— begin Input rows —

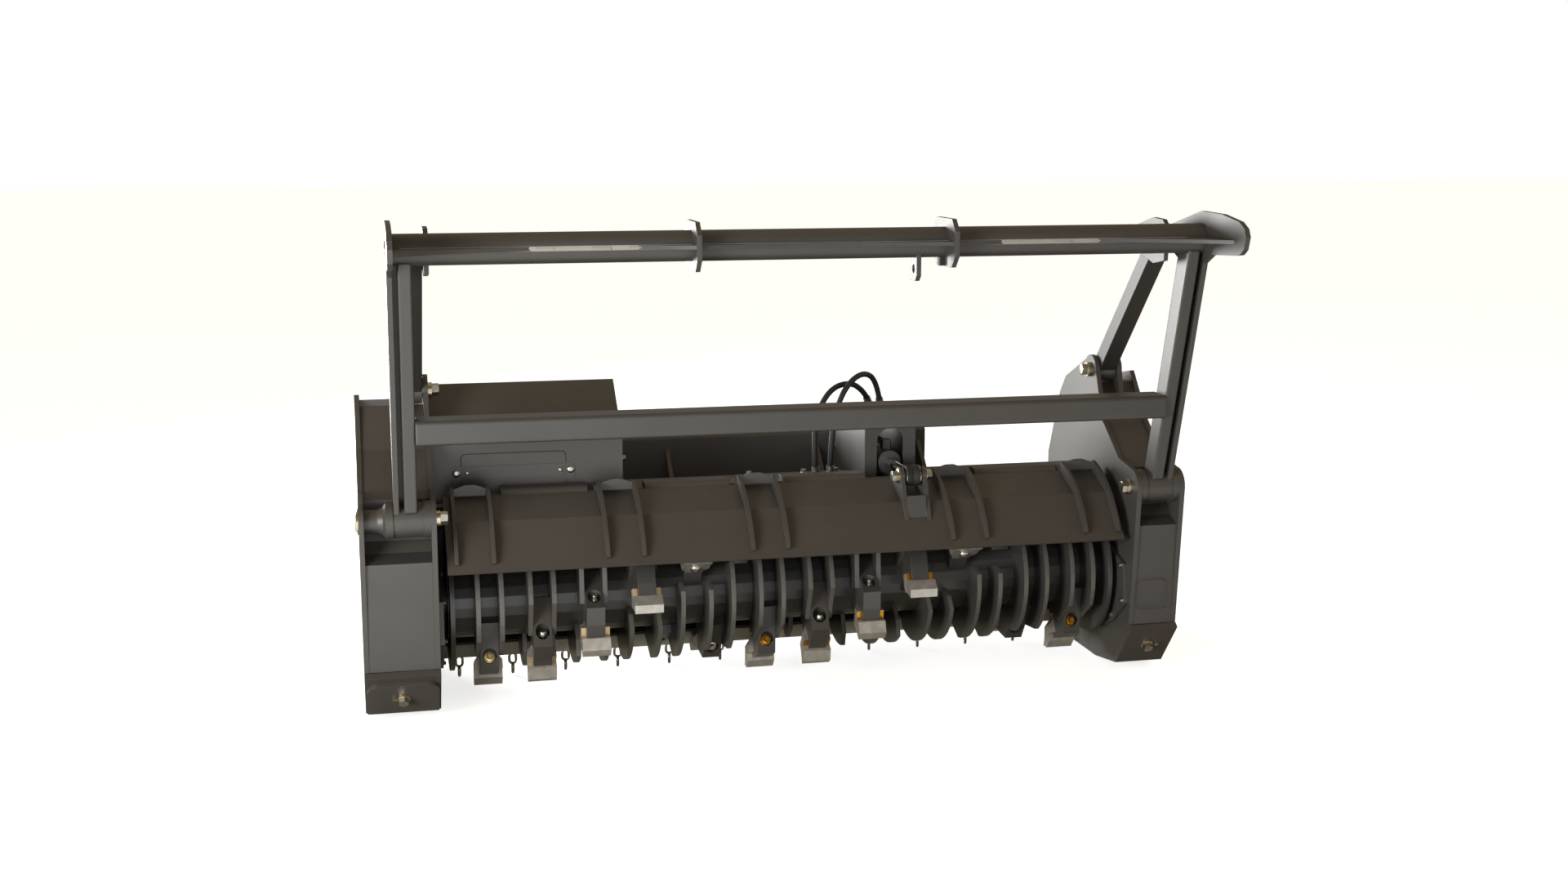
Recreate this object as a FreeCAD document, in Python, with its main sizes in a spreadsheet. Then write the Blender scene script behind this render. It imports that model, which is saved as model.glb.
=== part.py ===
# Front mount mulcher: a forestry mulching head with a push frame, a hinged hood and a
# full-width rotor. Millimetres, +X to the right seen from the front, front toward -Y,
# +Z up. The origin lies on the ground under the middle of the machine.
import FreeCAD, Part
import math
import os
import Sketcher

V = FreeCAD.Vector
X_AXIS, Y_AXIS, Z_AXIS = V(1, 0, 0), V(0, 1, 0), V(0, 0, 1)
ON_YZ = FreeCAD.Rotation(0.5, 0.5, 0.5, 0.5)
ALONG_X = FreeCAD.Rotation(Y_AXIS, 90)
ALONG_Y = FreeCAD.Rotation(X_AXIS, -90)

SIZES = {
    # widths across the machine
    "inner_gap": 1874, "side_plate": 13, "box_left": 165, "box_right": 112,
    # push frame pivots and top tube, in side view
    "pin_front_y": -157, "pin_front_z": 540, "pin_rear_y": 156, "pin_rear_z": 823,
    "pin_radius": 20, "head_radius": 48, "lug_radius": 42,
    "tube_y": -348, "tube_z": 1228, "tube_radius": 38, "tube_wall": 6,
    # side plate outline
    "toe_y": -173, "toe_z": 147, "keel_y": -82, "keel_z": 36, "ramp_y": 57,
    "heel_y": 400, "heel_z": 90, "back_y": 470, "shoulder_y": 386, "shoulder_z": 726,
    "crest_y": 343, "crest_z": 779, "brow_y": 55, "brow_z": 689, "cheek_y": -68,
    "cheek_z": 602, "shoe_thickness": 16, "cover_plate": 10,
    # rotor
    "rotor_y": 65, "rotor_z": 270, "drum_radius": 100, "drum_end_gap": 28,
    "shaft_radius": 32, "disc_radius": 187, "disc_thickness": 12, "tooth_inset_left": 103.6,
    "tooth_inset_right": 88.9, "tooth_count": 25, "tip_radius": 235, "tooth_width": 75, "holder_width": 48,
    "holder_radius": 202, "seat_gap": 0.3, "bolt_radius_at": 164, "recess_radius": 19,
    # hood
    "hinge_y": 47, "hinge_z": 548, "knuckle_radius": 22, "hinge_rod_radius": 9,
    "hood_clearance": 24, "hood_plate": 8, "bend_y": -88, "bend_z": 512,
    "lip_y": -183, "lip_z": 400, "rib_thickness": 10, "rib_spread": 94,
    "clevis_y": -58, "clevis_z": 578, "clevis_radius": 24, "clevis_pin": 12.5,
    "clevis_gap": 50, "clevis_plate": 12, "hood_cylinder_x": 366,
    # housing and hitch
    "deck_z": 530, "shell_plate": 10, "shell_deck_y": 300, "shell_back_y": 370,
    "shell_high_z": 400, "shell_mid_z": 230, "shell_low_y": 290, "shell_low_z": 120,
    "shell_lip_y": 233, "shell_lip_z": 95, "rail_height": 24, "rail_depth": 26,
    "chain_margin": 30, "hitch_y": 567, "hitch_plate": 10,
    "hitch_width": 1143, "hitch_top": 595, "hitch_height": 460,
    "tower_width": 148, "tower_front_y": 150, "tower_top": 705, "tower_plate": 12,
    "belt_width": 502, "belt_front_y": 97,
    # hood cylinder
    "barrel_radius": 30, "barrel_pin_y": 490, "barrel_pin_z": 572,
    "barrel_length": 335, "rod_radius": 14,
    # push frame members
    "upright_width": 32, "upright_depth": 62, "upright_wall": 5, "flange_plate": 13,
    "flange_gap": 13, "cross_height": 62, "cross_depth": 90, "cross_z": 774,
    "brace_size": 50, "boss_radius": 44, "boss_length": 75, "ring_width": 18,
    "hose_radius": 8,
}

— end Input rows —
— begin Input rows —

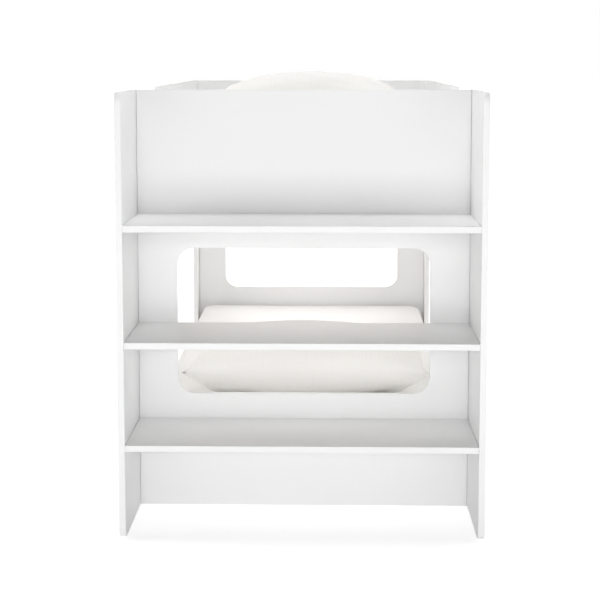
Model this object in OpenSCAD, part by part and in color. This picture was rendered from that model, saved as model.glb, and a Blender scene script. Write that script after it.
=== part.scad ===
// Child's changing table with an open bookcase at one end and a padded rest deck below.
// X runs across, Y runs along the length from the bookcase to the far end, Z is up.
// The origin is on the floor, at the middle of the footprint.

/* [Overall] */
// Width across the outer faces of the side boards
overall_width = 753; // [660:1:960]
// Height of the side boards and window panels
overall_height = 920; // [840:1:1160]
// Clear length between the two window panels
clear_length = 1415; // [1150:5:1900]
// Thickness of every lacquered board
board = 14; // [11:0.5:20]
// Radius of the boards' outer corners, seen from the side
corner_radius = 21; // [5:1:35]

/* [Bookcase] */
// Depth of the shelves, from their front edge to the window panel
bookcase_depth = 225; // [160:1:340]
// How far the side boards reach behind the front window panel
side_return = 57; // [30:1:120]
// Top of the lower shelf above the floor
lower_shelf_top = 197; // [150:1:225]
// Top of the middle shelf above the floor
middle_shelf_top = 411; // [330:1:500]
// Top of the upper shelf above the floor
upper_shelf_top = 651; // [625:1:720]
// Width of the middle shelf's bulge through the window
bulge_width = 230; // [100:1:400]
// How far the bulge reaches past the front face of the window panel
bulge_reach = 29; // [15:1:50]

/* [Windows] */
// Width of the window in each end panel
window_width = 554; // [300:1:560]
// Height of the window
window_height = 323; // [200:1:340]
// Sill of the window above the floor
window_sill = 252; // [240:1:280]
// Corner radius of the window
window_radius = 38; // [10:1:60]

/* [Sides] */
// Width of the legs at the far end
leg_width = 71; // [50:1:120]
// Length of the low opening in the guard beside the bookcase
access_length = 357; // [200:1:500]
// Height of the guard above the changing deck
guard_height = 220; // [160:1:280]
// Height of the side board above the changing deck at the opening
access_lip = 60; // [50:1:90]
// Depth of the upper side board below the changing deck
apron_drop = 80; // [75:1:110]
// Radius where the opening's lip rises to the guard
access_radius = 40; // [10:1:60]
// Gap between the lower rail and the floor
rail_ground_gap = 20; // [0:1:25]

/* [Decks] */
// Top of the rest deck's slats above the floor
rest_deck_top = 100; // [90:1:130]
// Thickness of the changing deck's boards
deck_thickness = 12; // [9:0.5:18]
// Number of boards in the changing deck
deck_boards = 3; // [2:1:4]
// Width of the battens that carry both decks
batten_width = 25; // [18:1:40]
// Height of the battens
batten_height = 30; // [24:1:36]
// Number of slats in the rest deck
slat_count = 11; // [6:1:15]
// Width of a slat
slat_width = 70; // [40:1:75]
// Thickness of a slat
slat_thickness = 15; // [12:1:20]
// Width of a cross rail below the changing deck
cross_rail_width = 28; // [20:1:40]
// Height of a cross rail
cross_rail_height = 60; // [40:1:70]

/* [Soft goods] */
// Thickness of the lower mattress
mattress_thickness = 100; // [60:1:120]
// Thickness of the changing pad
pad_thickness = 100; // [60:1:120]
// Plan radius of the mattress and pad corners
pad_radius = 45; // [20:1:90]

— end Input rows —

Task description:
Exactly as written, return the lines from the line containing "Recreate this object" through the line containing "ALONG_Y = FreeCAD.Rotation(X_AXIS, -90)", both included.

Solution to the problem:
Recreate this object as a FreeCAD document, in Python, with its main sizes in a spreadsheet. Then write the Blender scene script behind this render. It imports that model, which is saved as model.glb.
=== part.py ===
# Front mount mulcher: a forestry mulching head with a push frame, a hinged hood and a
# full-width rotor. Millimetres, +X to the right seen from the front, front toward -Y,
# +Z up. The origin lies on the ground under the middle of the machine.
import FreeCAD, Part
import math
import os
import Sketcher

V = FreeCAD.Vector
X_AXIS, Y_AXIS, Z_AXIS = V(1, 0, 0), V(0, 1, 0), V(0, 0, 1)
ON_YZ = FreeCAD.Rotation(0.5, 0.5, 0.5, 0.5)
ALONG_X = FreeCAD.Rotation(Y_AXIS, 90)
ALONG_Y = FreeCAD.Rotation(X_AXIS, -90)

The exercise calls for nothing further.